Angry Sexx

Angry Sexx
By Rachel Perks. Fringe Hub, Upstairs at Errol’s, North Melbourne. 27, 28 & 30 September, 1-4 October 2014.

Two 20-something BFFs hang out, talk about sex, listen to music, dance, listen to talk radio, talk about sex.  Catherine (Rachel Perks, who’s also the writer) sits up straight and prim. Cybell (Artemis Ioannides) wriggles her arse at the audience.
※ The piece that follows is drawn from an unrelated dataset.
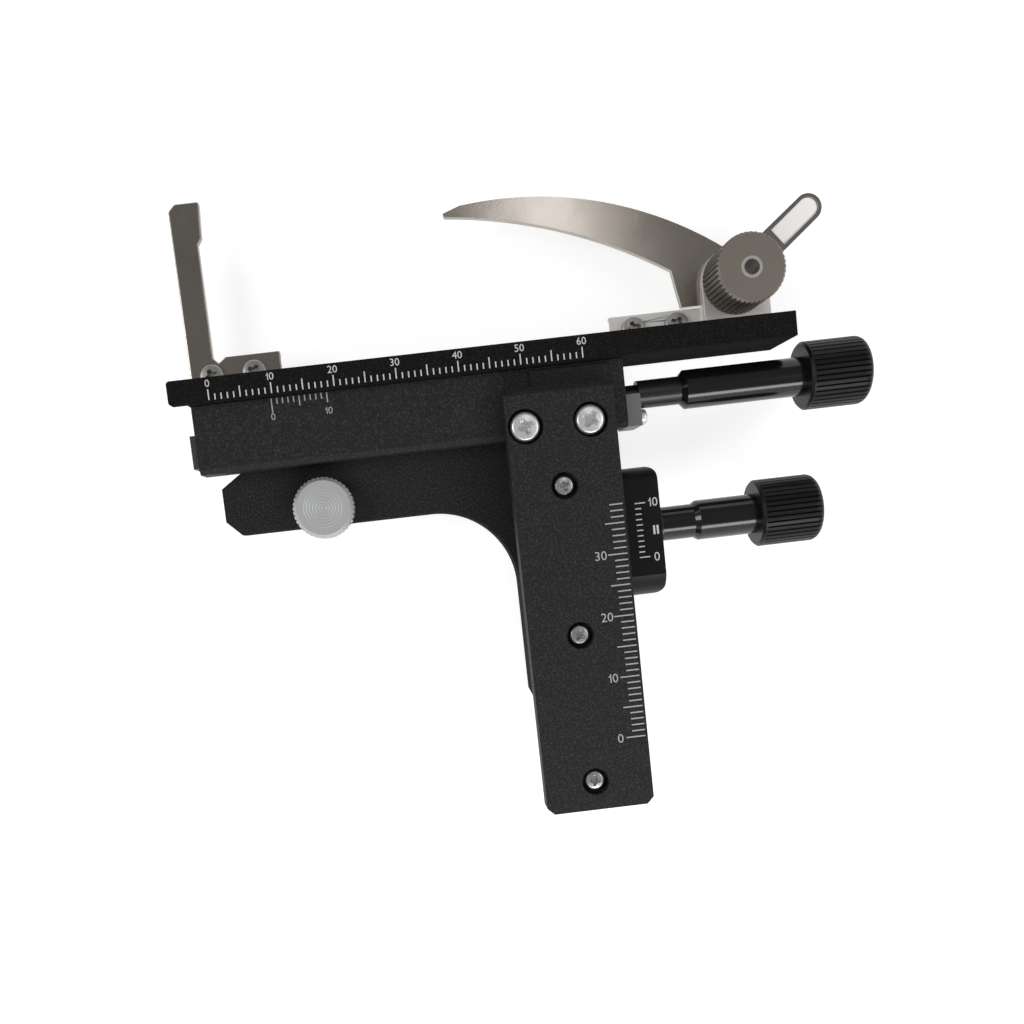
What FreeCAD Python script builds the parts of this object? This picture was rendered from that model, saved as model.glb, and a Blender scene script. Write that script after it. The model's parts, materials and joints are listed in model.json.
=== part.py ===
import FreeCAD, Part
import math
import os
import re

import Sketcher

document = FreeCAD.newDocument("mechanical_stage")
sheet = document.addObject("Spreadsheet::Sheet", "Size")
finished = []


# Driving dimensions in millimetres, and the pressure angle in degrees. The origin is the
# thumbscrew's axis on the surface that the arm stands on: x runs along the cross slide,
# y away from the user, z up.
SIZES = {
    # Bracket
    "arm_thickness": 5.0,
    "arm_reach": 17.0,
    "arm_front": 2.85,
    "arm_rear": 7.7,
    "arm_corner": 2.5,
    "web_radius": 13.5,
    "body_left": 31.25,
    "body_right": 48.0,
    "body_rear": 4.7,
    "body_front": 41.0,
    "body_top": 9.7,
    "nose_width": 2.5,
    "nose_length": 6.0,
    "casting_edge": 0.4,
    "pin_spacing": 22.0,
    "pin_radius": 1.25,
    "pin_stem_radius": 1.7,
    "pin_depth": 2.0,
    "pin_reach": 2.5,
    # Mounting thumbscrew
    "thumb_radius": 5.05,
    "thumb_collar_radius": 3.4,
    "thumb_collar_height": 0.6,
    "thumb_head_height": 4.4,
    "thumb_shank_radius": 2.0,
    "thumb_neck_radius": 1.6,
    "thumb_reach": 6.5,
    "thumb_hole_radius": 2.25,
    "thumb_bevel": 0.6,
    # Clearances, broken edges and the length that a cut runs past a face
    "running_fit": 0.05,
    "slide_gap": 0.06,
    "axial_gap": 0.3,
    "edge_break": 0.4,
    "cut_margin": 1.0,
    "tap_depth": 3.0,
    # Bar, dovetail rail and rack of the fore and aft movement
    "rail_centre": 39.2,
    "bar_left": 8.4,
    "bar_right": 9.3,
    "bar_rear": 15.1,
    "bar_front": 54.4,
    "bar_bottom": 11.0,
    "bar_thickness": 3.8,
    "bar_corner": 1.1,
    "bar_bevel": 1.2,
    "rail_rear": 4.4,
    "rail_front": 53.4,
    "rail_bottom": 7.9,
    "rail_half_width": 5.9,
    "rail_lean": 1.15,
    "rail_neck": 9.9,
    "groove_floor_gap": 0.15,
    "rack_width": 3.2,
    "rack_back": 10.3,
    "gear_module": 0.5,
    "pinion_teeth": 12,
    "tooth_addendum": 0.4,
    "tooth_dedendum": 0.5,
    "backlash": 0.12,
    "rack_teeth": 25,
    "rack_first_tooth": 4,
    "pressure_angle": 25.0,
    "rail_screw_pitch": 24.3,
    "rail_screw_rear": -1.1,
    "small_head_radius": 1.6,
    "small_head_height": 1.1,
    "small_shank_radius": 0.8,
    "small_shank_length": 3.3,
    "small_bore_radius": 2.2,
    "small_bore_depth": 1.9,
    "large_head_radius": 2.4,
    "large_head_height": 1.7,
    "large_shank_radius": 1.0,
    "large_shank_length": 5.0,
    "large_bore_radius": 2.85,
    "large_bore_depth": 2.1,
    "bar_screw_pitch": 10.5,
    "bar_screw_line": 8.9,
    # Pinion drive of the fore and aft movement
    "pinion_axis": -9.1,
    "pinion_height": 5.9,
    "pinion_width": 2.6,
    "pinion_shaft_radius": 1.75,
    "blind_wall": 1.2,
    "block_right": 55.5,
    "block_rear": 0.9,
    "block_front": 20.7,
    "block_top": 9.0,
    "block_bottom": 1.6,
    "block_rear_round": 2.2,
    "block_rear_drop": 4.0,
    "block_front_round": 3.4,
    "block_front_drop": 5.1,
    "block_corner": 1.6,
    "block_screw_spread": 13.0,
    "block_screw_z": 3.6,
    "block_seat_radius": 1.8,
    "bush_radius": 2.6,
    "bush_flange_radius": 3.3,
    "bush_flange": 0.3,
    "pinion_neck_radius": 2.85,
    "pinion_neck_end": 61.3,
    "sleeve_taper": 0.8,
    "pinion_sleeve_radius": 3.35,
    "fore_knob_start": 71.9,
    # Knurled knobs
    "knob_length": 10.5,
    "knob_radius": 5.6,
    "knob_round": 1.5,
    "knob_ridges": 40,
    "knob_groove_width": 0.5,
    "knob_groove_depth": 0.3,
    "knob_cap": 2.0,
    "knob_plain_rim": 0.6,
    # Guide of the cross slide
    "guide_left": 19.1,
    "guide_right": 51.2,
    "guide_front": 7.4,
    "guide_rear": 18.4,
    "guide_bottom": 1.0,
    "guide_top": 11.0,
    "lip_bottom": 5.3,
    "lip_depth": 2.1,
    "guide_edge": 0.8,
    "cavity_front": 10.0,
    "cavity_rear": 16.4,
    "cavity_bottom": 4.4,
    "cavity_top": 9.4,
    "mouth_bottom": 5.5,
    "mouth_top": 8.3,
    "end_wall": 2.0,
    "register_height": 0.4,
    "register_left": 35.8,
    "register_right": 48.6,
    "register_gap": 0.1,
    "register_rear": 17.8,
    # Lead screw of the cross movement
    "screw_axis": 12.7,
    "screw_height": 6.9,
    "screw_radius": 1.75,
    "screw_pivot_radius": 0.75,
    "screw_shaft_radius": 2.3,
    "keeper_neck_radius": 1.7,
    "plate_thickness": 1.2,
    "plate_front": 8.6,
    "plate_rear": 14.0,
    "plate_bottom": 1.4,
    "plate_top": 9.2,
    "plate_screw_y": 11.2,
    "plate_screw_z": 2.8,
    "keeper_thickness": 2.5,
    "keeper_rear": 12.6,
    "keeper_bottom": 2.6,
    "keeper_top": 10.2,
    "keeper_screw_y": 9.0,
    "keeper_head_radius": 1.3,
    "keeper_head_height": 1.6,
    "cross_sleeve_start": 60.9,
    "cross_sleeve_radius": 3.2,
    "cross_knob_start": 81.5,
    # Cross slide
    "slide_left": 22.1,
    "slide_right": 79.2,
    "slide_front": 18.5,
    "strip_width": 3.9,
    "strip_bottom": 11.9,
    "strip_top": 13.4,
    "strip_corner": 0.6,
    "web_left": 19.4,
    "web_thickness": 2.6,
    "slide_bottom": 0.3,
    "foot_reach": 2.3,
    "foot_thickness": 0.7,
    "lug_reach": 5.1,
    "rib_right": 39.3,
    "rib_flange_front": 15.05,
    "nut_centre": 35.5,
    "nut_length": 6.0,
    "nut_front": 10.3,
    "nut_screw_depth": 0.9,
    "nut_seat_radius": 1.75,
    # Fixed finger
    "finger_left": 20.25,
    "finger_width": 4.2,
    "finger_rear": 53.2,
    "finger_thickness": 1.5,
    "finger_foot_right": 4.7,
    "finger_foot_rear": 27.45,
    "finger_notch_width": 2.15,
    "finger_notch_depth": 0.9,
    "finger_tip_step": 46.3,
    "finger_tip_rise": 1.0,
    "finger_tip_bulge": 0.7,
    "finger_tip_overhang": 1.05,
    "finger_tip_corner": 1.0,
    "finger_screw_pitch": 7.2,
    "finger_screw_left": 16.5,
    "holder_screw_line": 24.35,
    "holder_head_radius": 2.0,
    "holder_head_height": 1.2,
    # Spring finger
    "clip_left": 51.6,
    "clip_rear": 26.75,
    "clip_screw_left": 55.5,
    "clip_screw_pitch": 7.4,
    "pivot_x": 73.2,
    "pivot_y": 30.2,
    "pivot_radius": 1.75,
    "pivot_bore_radius": 1.25,
    "pivot_bore_depth": 4.0,
    "bridge_half_width": 5.7,
    "bridge_thickness": 1.7,
    "lever_thickness": 1.4,
    "hub_radius": 3.1,
    "heel_reach": 9.0,
    "tab_angle": 38.3,
    "tab_half_width": 2.35,
    "tab_reach": 17.9,
    "tab_recess_start": 10.8,
    "tab_recess_half": 1.75,
    "tab_recess_depth": 0.35,
    "lever_outer_radius": 63.0,
    "lever_inner_radius": 85.0,
    "tip_reach": 47.8,
    "tip_rise": 16.7,
    "tip_slope_run": 2.9,
    "tip_slope_rise": 1.0,
    "tip_round": 0.6,
    "crotch_reach": 0.9,
    "crotch_rise": 0.8,
    "shoulder_rise": 3.0,
    "heel_corner_run": 1.2,
    "heel_corner_rise": 0.15,
    "drum_radius": 5.65,
    "drum_height": 8.6,
    "drum_cap": 1.5,
    "drum_cavity_radius": 4.6,
    "drum_ridges": 44,
    "spring_wire_radius": 0.35,
    "spring_radius": 3.9,
    "spring_pitch": 1.1,
    "spring_height": 5.4,
}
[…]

She is a loud and enthusiastic participant in the world of no strings, no relationships hooking-up, fuck ‘em drunk or sober.  Hey, that guy from the party texted me – should I fuck him?  But Ms Ioannides is too good an actor; we sense the enthusiasm is revved up and forced.  Catherine, for her part, has the beginning of doubts and dissatisfactions that she can’t quite articulate.  

 

The two women have a boom box.  On it, there’s a cassette tape: a 30-something woman - married but childless - tells how she has it all.  We are not convinced and neither, really, is she…  

 

And then there are the monkeys (or are they aliens?): Sylindion (Tamara Natt), Collin (Oliver Coleman) and Bugan (Jackson Trickett).  I only know the names from the program and I’ve no idea why three monkeys have these names or if they need names; it makes no difference.  There’s a brief, hokey animation projected of a flying saucer landing and these creatures enter, sniffing and exploring.  Dressed in kind of Star Trek costumes (design by Kim Ritchie), these actors must have spent many hours watching nature documentaries; their simulation of chimpanzees is very convincing, particularly the alternations between affection and aggression.  This is, naturally, entertaining, but as they are juxtaposed with the two women, we begin to reflect on the similarities between human and simian behaviour.  As the show proceeds, these monkeys listen to the cassette tape and they evolve, as it were.  To say more would spoil the surprising but strangely touching reveals that follow. 

 

Meanwhile, Catherine takes up running.  It makes her feel better in ways she can’t explain.  Long distances.  Sometimes all night.  She broke it off with her boyfriend and she has confrontations with leery, boozy men.  She’s angry.  

 

Her friend Cybell gets angry in return.  Is Catherine weird, maybe a lesbian?  When Cybell wakes up somewhere after a wild night with broken teeth and no knickers, where the fuck was Catherine?  What Catherine’s doing, of course, is looking after her soul.  To Cybell, Catherine is disloyal, not playing the game, undermining the assumptions that Cybell (unhappily) lives by.  Without understanding it, Catherine raises the central issue of the play: the separation of sex and the rest of life – and all the implications of that, including that of to whose advantage is that?  Hence angry because deeply, deeply dissatisfied – and the sex per se, actually, isn’t that great anyway.

 

The show falls down and loses its audience when Catherine and Cybelle become sincere and confessional.  Volume drops to inaudible and delivery becomes naturalistic.  In any case, does the show need sincere and confessional?  What it has to say is already so clear and the characters don’t need to invite sympathy: they have it.

 

With this show, the tiny space Upstairs at Errol’s café and bar (around 35 seats) bristles with very contemporary ideas and insights – and with great imagination in presenting them.  Every element may not be immediately or entirely clear or integrated, but that’s brave and stimulating rather than annoying – something to chew on.  Director Bridget Balodis keeps the diverse elements ticking along, including the use of projected video diaries and text messages – aided there by video artist Isobel Taylor Rogers, Raya Slavin’s sound and Amelia Lever-Davidson’s precise and selective lighting.  

 

Angry Sexx may be a fierce and, yes, bleak critique of contemporary life (you have been warned), but the intelligence and originality of the text, and of its realization make this dense, complex little show well worth seeing.